Imagine you are a security guard at a museum, and your job is to protect a priceless painting (the AI model's decision) from vandals (adversarial attacks). The vandals try to make tiny, almost invisible changes to the painting to trick you into thinking it's something else.
Randomized Smoothing (RS) is a technique where, before you look at the painting, you put on a pair of foggy glasses. You look at the painting through the fog many times. If the painting looks like a "Cat" 90% of the time through the fog, you confidently say, "It's a Cat!" The thicker the fog (noise variance), the harder it is for a vandal to sneak a change past your eyes, but the harder it is for you to see the details of the painting clearly (accuracy).
The Old Problem: One Size Does Not Fit All
For years, security guards had to choose one single level of fog for the entire museum.
- Thin Fog: You see details perfectly (high accuracy), but a clever vandal can easily slip a tiny sticker on the painting to change your mind (low robustness).
- Thick Fog: You can't be tricked by stickers (high robustness), but the fog is so thick you can't tell if the cat is sleeping or playing (low accuracy).
The big problem? You can't have both. If you pick thin fog, you fail at large attacks. If you pick thick fog, you fail at small details. It's like trying to wear one pair of shoes that is perfect for running a marathon but also perfect for dancing ballet.
The New Solution: Dual Randomized Smoothing
The authors of this paper (Sun, Mao, and Vechev) came up with a brilliant new system called Dual Randomized Smoothing. Instead of wearing one pair of foggy glasses for everyone, they created a two-step process that adapts to each specific painting.
Think of it like a Smart Security Team:
Step 1: The Scout (The Variance Estimator)
First, you send out a quick scout to look at the painting. The scout doesn't decide what the painting is; they just answer one question: "How much fog does this specific painting need to be safe?"
- If the painting is simple and easy to recognize, the scout says, "Hey, this is easy! We only need a light fog to see it clearly."
- If the painting is complex or looks like it's being targeted, the scout says, "This one is tricky! We need heavy fog to be sure."
Crucially, the scout is also trained to be "locally consistent." This means if you move the painting just a tiny bit, the scout doesn't suddenly panic and change their mind about the fog level. They stay steady in their neighborhood.
Step 2: The Guard (The Classifier)
Once the scout gives the recommendation (e.g., "Use light fog"), the main guard puts on that specific level of fog and makes the final decision.
- Because the guard used the perfect amount of fog for that specific painting, they get the best of both worlds: high accuracy for easy paintings and high security for hard ones.
Why is this a big deal?
- No More Compromises: In the old system, you had to pick a "middle ground" fog that was okay for everyone but great for no one. With this new system, every painting gets its own custom-tailored security level.
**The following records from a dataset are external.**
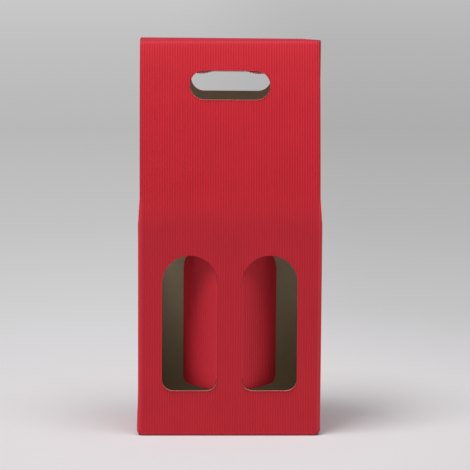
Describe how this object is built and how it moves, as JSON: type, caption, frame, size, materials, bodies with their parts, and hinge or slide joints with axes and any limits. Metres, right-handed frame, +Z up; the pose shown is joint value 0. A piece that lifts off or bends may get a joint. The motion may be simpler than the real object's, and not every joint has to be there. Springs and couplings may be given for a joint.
{
  "type": "bottle shipping box",
  "caption": "Tall carry box of open fluted board for bottles, with arched front windows, inward window flaps, bowed panels and a slot handle at the ridge.",
  "frame": {"origin": "middle of the base, on the surface that the box stands on", "axes": "+Z up, -Y towards the window side, +X to the right seen from the front"},
  "size_m": [0.1748, 0.0912, 0.376],
  "materials": {
    "red_fluted_board": "matt red flutes outside, brown kraft liner inside"
  },
  "bodies": {
    "carton": {"carton": "red_fluted_board"},
    "window_flap_left": {"window_flap_left": "red_fluted_board"},
    "window_flap_right": {"window_flap_right": "red_fluted_board"},
    "handle_flap_front": {"handle_flap_front": "red_fluted_board"},
    "handle_flap_back": {"handle_flap_back": "red_fluted_board"}
  },
  "joints": [
    {"name": "window_flap_left_fold", "type": "hinge", "parent": "carton", "child": "window_flap_left", "pos_m": [-0.0116, -0.0444, 0.1098], "axis": [0, 0, -1], "range_deg": [-52, 40]},
    {"name": "window_flap_right_fold", "type": "hinge", "parent": "carton", "child": "window_flap_right", "pos_m": [0.0116, -0.0444, 0.1098], "axis": [0, 0, 1], "range_deg": [-52, 40]},
    {"name": "handle_flap_front_fold", "type": "hinge", "parent": "carton", "child": "handle_flap_front", "pos_m": [0, -0.01333, 0.34686], "axis": [1, 0, 0], "range_deg": [-100, 2]},
    {"name": "handle_flap_back_fold", "type": "hinge", "parent": "carton", "child": "handle_flap_back", "pos_m": [0, 0.01447, 0.34723], "axis": [1, 0, 0], "range_deg": [-62, 60]}
  ]
}
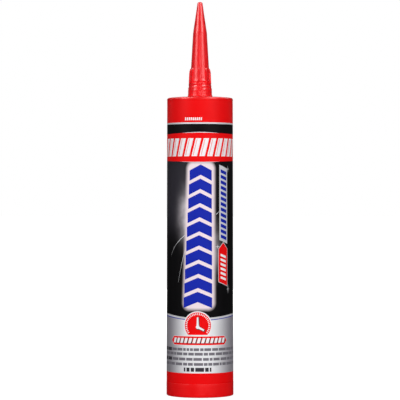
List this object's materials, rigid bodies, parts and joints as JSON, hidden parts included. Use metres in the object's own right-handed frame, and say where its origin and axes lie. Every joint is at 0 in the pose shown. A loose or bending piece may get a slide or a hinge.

- The "Router" Idea: The paper also suggests a cool twist. Imagine you have a team of expert guards. One is amazing at spotting cats in low light, another is great at spotting dogs in bright sun. The "Scout" doesn't just pick the fog level; it acts as a traffic router, sending the painting to the specific expert guard best suited for that job.
- Efficiency: You might think this two-step process is slow. It is, but only by about 60%. Compared to the massive gain in security and accuracy, that's a small price to pay.
The Results
When they tested this on famous image datasets (like CIFAR-10 and ImageNet), the results were impressive:
- At small attack sizes (where old methods were already good), they improved accuracy by 15-20%.
- At large attack sizes (where old methods usually fail completely), they still held strong.
- They beat all previous "smart" methods that tried to adapt to inputs, proving that their "Scout + Guard" team is the most effective security detail yet.
In a Nutshell
The paper solves the "Goldilocks" problem of AI security. Instead of forcing every input to fit a single, rigid security standard, they built a system that measures the threat level of each input individually and applies the exact amount of protection needed. It's like having a security system that knows exactly how much armor to wear for every single battle, rather than wearing the same heavy suit for a handshake and a sword fight.